• [GIVEN INSTRUCTION]: In the entries below, count every line containing "imported". Reply with the number alone.

• [SUPPLIED ENTRIES]:
■ ■ ■

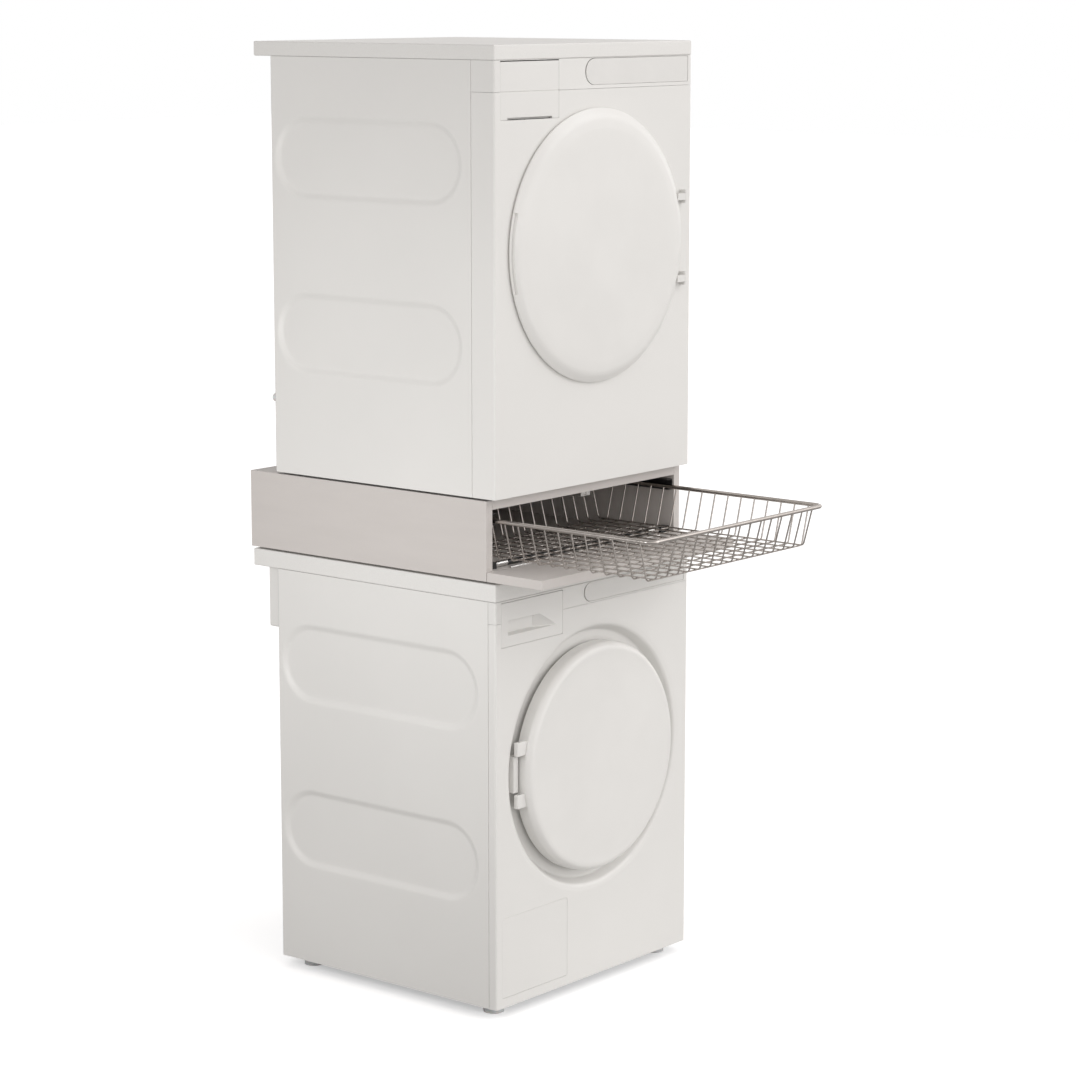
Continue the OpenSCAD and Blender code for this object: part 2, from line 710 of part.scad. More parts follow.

■ ■ ■

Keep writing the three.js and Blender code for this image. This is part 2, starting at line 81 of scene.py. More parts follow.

■ ■ ■

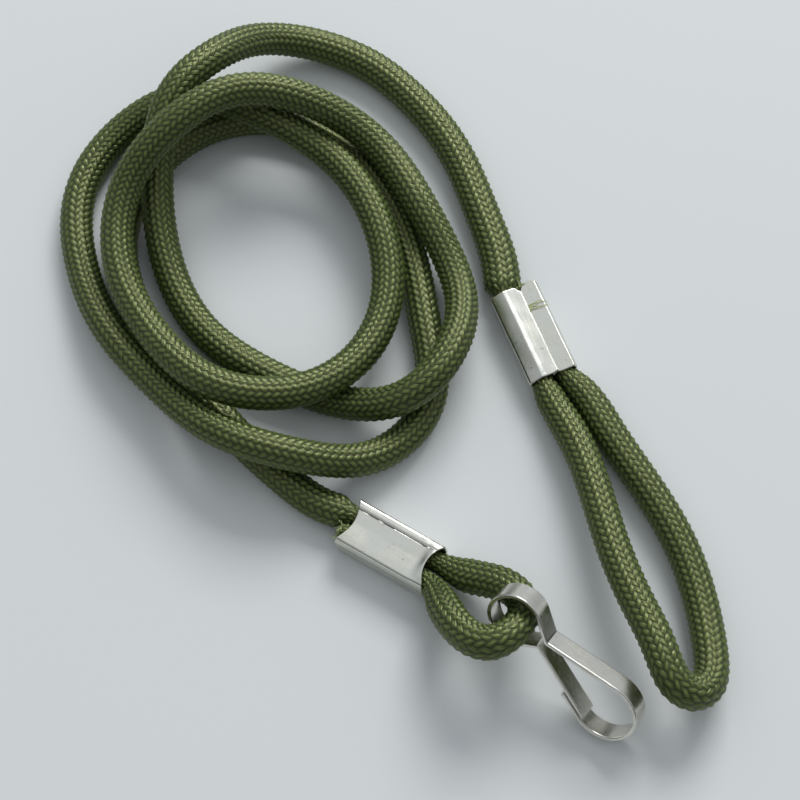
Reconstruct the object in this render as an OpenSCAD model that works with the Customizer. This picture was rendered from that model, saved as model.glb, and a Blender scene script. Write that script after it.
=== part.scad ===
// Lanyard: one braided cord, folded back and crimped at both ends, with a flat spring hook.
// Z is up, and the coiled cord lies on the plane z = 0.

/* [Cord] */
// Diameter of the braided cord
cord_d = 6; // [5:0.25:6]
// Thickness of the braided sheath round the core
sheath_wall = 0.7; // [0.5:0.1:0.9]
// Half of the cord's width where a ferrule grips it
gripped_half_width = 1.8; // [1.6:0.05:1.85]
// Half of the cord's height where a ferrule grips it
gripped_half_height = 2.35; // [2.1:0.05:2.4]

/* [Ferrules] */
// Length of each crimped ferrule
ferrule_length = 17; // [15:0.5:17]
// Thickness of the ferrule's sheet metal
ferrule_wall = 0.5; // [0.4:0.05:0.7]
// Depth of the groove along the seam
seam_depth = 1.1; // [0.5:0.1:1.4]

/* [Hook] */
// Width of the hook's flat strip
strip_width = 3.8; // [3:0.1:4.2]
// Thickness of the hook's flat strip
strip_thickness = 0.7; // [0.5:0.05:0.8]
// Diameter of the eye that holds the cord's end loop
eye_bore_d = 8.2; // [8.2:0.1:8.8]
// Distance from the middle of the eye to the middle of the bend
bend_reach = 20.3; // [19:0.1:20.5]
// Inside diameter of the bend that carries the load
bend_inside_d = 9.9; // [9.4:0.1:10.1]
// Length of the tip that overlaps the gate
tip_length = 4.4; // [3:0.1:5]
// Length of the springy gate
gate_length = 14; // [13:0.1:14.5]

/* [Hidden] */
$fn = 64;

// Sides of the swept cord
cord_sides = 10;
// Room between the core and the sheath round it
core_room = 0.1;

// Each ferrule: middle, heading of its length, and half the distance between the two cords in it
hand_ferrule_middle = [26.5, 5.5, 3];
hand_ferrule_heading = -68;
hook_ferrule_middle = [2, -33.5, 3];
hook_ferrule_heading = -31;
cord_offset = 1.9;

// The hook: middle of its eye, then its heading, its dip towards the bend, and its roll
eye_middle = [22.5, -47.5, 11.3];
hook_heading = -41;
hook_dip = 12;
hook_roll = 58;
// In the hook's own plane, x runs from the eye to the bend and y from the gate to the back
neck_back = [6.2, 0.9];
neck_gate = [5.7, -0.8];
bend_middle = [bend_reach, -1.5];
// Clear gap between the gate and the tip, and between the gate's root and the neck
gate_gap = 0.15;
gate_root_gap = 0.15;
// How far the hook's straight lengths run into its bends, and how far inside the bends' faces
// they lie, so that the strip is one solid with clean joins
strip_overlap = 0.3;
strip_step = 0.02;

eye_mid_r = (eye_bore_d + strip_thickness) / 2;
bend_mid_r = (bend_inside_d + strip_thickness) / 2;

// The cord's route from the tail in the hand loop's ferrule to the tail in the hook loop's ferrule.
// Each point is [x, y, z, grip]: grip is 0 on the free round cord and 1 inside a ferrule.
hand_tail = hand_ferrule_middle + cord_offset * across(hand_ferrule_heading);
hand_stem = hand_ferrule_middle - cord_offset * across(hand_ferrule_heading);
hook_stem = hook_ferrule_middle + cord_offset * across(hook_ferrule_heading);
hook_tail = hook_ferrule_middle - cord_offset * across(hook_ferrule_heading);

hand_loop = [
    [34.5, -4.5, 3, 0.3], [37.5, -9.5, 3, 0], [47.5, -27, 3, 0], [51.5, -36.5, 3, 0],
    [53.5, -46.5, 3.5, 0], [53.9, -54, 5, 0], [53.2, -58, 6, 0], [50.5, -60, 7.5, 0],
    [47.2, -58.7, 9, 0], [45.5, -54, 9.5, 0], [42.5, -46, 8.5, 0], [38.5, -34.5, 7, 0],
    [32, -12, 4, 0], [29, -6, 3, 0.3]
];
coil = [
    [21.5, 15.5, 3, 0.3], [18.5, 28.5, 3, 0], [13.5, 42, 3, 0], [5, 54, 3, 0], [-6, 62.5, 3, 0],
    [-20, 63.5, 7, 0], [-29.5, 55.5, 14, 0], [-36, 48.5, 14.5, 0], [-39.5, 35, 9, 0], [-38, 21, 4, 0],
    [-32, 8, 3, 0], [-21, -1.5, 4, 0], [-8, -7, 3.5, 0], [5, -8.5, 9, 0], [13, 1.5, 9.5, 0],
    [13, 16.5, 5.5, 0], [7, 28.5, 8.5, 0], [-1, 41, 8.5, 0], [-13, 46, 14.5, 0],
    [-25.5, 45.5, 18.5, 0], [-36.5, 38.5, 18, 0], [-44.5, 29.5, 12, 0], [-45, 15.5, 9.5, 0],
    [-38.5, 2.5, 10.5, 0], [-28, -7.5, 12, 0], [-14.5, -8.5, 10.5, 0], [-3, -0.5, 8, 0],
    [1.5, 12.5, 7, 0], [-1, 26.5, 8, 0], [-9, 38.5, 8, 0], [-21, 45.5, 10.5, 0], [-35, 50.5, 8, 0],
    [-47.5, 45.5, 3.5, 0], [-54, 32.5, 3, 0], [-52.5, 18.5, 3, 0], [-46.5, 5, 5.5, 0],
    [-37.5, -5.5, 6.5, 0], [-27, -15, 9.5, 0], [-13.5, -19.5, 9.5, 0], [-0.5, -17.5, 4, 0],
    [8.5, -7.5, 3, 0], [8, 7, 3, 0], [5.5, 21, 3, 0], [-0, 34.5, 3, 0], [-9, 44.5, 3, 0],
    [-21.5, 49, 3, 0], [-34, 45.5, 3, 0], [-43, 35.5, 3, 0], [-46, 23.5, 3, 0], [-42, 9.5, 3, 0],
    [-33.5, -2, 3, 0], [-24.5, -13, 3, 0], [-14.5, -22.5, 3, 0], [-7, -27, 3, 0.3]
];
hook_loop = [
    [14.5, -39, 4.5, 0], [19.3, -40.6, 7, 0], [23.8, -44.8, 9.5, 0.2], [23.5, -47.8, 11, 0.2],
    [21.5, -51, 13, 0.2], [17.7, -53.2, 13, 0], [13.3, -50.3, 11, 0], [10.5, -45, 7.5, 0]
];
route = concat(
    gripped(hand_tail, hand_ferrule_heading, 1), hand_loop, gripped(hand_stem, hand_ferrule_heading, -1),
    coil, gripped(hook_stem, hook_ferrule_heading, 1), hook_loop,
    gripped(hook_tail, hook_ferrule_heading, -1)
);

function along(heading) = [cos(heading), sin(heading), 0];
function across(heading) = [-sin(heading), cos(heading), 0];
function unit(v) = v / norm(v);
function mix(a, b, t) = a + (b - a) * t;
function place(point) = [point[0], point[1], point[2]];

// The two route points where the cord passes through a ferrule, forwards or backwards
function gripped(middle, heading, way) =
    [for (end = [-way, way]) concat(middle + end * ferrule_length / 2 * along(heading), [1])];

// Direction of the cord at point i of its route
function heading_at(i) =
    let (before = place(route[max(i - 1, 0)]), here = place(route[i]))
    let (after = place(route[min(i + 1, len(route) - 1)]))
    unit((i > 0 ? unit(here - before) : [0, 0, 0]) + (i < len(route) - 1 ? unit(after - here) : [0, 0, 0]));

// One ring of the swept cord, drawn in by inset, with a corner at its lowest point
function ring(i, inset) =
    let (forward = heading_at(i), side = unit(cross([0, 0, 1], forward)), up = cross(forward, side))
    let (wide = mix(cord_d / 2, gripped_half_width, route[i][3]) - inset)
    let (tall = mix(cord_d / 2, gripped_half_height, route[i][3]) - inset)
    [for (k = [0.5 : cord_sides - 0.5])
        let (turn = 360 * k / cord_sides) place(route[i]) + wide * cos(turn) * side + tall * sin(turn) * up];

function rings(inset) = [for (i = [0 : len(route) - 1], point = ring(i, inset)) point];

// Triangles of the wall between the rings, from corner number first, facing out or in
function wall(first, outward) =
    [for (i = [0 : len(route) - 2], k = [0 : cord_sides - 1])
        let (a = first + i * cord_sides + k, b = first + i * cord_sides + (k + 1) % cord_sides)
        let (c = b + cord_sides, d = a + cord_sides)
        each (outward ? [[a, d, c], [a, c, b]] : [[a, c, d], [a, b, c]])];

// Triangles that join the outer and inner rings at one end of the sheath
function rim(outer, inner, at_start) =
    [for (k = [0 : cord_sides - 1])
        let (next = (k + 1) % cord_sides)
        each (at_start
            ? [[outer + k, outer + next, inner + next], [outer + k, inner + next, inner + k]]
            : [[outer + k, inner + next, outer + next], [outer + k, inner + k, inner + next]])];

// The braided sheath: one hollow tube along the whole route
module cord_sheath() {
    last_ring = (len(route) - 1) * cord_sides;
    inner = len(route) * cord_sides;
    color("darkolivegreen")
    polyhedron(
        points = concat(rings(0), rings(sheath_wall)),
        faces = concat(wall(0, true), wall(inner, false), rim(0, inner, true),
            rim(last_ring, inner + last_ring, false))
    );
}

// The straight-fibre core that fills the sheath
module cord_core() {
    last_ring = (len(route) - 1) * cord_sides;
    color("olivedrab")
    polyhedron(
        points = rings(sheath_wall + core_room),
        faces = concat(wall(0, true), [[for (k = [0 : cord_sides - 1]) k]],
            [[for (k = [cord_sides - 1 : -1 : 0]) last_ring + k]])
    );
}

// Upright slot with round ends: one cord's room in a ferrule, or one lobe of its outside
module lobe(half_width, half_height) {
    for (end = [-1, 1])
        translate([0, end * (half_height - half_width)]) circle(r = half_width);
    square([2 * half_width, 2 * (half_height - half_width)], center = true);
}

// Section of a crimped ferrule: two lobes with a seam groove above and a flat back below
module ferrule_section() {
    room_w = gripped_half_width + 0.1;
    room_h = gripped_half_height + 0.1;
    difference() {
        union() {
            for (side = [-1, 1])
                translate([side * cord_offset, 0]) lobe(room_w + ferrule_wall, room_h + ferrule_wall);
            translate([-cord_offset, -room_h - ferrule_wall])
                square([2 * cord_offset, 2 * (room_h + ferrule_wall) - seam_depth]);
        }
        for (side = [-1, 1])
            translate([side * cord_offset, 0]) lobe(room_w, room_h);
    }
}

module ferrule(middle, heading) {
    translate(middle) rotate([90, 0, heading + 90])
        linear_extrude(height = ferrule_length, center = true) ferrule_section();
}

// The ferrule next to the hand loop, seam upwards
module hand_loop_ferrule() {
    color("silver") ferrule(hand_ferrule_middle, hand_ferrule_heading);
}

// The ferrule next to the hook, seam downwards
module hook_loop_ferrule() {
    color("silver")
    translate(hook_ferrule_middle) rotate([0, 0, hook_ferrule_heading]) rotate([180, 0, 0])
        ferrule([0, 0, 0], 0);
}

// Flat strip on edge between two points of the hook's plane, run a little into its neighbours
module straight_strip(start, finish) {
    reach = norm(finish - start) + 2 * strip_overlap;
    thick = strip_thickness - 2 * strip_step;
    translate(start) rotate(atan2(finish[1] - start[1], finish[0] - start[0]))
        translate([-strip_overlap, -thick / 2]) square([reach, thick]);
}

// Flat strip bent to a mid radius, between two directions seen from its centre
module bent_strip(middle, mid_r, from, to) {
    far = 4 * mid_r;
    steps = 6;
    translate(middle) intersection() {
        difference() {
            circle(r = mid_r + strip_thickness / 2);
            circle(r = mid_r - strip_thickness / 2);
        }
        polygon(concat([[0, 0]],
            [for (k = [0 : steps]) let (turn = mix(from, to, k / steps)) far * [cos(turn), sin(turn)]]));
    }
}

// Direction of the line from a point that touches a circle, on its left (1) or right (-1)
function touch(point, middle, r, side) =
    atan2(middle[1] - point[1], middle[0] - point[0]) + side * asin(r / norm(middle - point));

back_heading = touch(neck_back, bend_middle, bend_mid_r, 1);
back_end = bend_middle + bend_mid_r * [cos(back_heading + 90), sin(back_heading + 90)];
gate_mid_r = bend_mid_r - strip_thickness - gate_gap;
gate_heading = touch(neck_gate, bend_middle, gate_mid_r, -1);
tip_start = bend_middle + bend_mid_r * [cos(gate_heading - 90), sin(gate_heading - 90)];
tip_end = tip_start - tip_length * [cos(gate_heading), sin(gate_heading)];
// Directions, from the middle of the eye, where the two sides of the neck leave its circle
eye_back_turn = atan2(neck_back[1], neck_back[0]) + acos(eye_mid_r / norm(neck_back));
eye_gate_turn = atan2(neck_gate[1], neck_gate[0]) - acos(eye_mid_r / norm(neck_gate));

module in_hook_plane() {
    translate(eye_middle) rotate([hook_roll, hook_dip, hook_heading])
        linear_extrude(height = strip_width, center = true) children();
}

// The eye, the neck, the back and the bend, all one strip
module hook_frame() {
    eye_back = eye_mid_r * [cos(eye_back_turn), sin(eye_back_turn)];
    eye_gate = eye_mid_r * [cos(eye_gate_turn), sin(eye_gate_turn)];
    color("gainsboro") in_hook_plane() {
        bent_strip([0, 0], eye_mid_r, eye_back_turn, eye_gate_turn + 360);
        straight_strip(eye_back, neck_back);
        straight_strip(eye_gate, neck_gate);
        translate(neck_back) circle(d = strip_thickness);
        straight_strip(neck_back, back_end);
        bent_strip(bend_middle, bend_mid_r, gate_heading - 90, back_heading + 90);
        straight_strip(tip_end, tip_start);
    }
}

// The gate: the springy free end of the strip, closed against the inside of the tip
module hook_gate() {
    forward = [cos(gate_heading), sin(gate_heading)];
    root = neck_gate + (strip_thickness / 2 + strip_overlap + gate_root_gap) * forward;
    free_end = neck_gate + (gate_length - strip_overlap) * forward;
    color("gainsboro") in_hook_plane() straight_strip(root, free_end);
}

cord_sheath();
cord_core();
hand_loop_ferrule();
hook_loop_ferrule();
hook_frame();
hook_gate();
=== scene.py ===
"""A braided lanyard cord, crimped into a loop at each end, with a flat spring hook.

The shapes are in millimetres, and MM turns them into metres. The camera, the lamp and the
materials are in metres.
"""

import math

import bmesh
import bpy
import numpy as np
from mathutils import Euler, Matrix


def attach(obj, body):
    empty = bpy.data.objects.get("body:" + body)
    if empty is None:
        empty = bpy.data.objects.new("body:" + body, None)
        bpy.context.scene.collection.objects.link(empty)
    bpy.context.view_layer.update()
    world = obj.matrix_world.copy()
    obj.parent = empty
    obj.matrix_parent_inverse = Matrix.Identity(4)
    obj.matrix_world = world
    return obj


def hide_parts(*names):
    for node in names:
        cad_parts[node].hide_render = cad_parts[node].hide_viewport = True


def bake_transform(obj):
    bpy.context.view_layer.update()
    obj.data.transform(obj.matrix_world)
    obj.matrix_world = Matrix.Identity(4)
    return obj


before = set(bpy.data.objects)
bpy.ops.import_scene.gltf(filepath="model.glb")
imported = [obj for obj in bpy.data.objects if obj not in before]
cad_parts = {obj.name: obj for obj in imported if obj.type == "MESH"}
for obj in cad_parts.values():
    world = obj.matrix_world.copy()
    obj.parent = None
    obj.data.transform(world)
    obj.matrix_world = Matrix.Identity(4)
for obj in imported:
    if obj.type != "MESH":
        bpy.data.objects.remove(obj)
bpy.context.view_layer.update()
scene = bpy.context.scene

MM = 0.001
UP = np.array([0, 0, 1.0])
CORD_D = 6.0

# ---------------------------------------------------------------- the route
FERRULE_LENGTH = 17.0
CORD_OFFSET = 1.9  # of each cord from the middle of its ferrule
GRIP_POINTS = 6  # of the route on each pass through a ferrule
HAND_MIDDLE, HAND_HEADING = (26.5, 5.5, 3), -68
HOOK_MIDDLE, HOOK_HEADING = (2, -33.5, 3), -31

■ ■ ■

• [EXERCISE RESPONSE]: 3